Gated Quantum Capacitive Devices

Open Access
Author:
Thornton, Patrick Michael
Area of Honors:
Physics
Degree:
Bachelor of Science
Document Type:
Thesis
Thesis Supervisors:
  • Jorge Osvaldo Sofo, Thesis Supervisor
  • Richard Wallace Robinett, Honors Advisor
Keywords:
  • graphene
  • Quantum Capacitance
  • Density of States
  • gas detection
Abstract:
Graphene is a 2-dimensional allotrope of carbon which forms a honeycomb lattice. It is a material of great interest recently for the scientific community because of its unique electronic properties.
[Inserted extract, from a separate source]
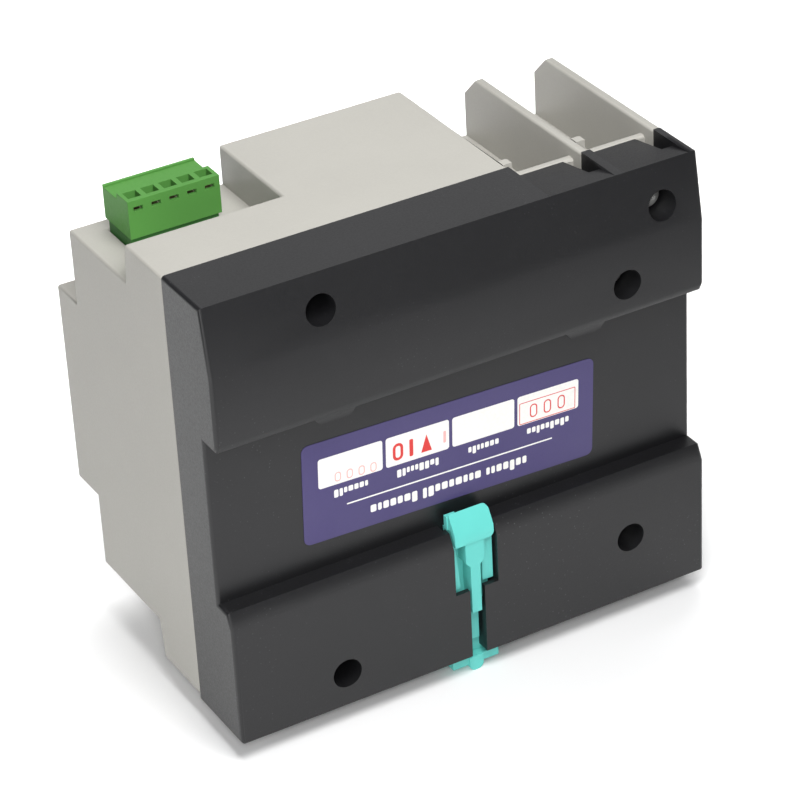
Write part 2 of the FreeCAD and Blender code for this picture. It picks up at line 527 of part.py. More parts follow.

Because the carbon atoms undergo sp^2 hybridization, graphene has delocalized p orbitals that form a semimetal. In our configuration, graphene is deposited on a silicon wafer with a conducting plate (top gate) located 1 cm above the surface. In this way, the configuration acts as a Field Effect Transistor (FET). The conductivity of graphene changes in a measurable way when NO and NO_2 gasses, are introduced into the region between the graphene and conducting plate. [2] We hypothesize that this change is due to the system’s sensitivity to changes in the dielectric constant of the side exposed to changing gas composition. This is enhanced by the unique density of states of graphene. The system can be modeled as two capacitors in series that share a central interface. Region 1 is the gaseous region above the graphene and region 2 is the thin non-conducting oxide layer on the outside of the silicon wafer. This method for analyzing quantum capacitance was first explored by Luryi [1] where he studied the effect of replacing the central interface with an ideal 2-dimensional quantum well. We extend this method of analysis to our graphene system. The graphene system has a high dependence on the changes in the permittivity of region 1. The introduction of dipole gasses NO and NO_2 could be the cause of this due to the relative ease of polarization by reorientation of the dipoles.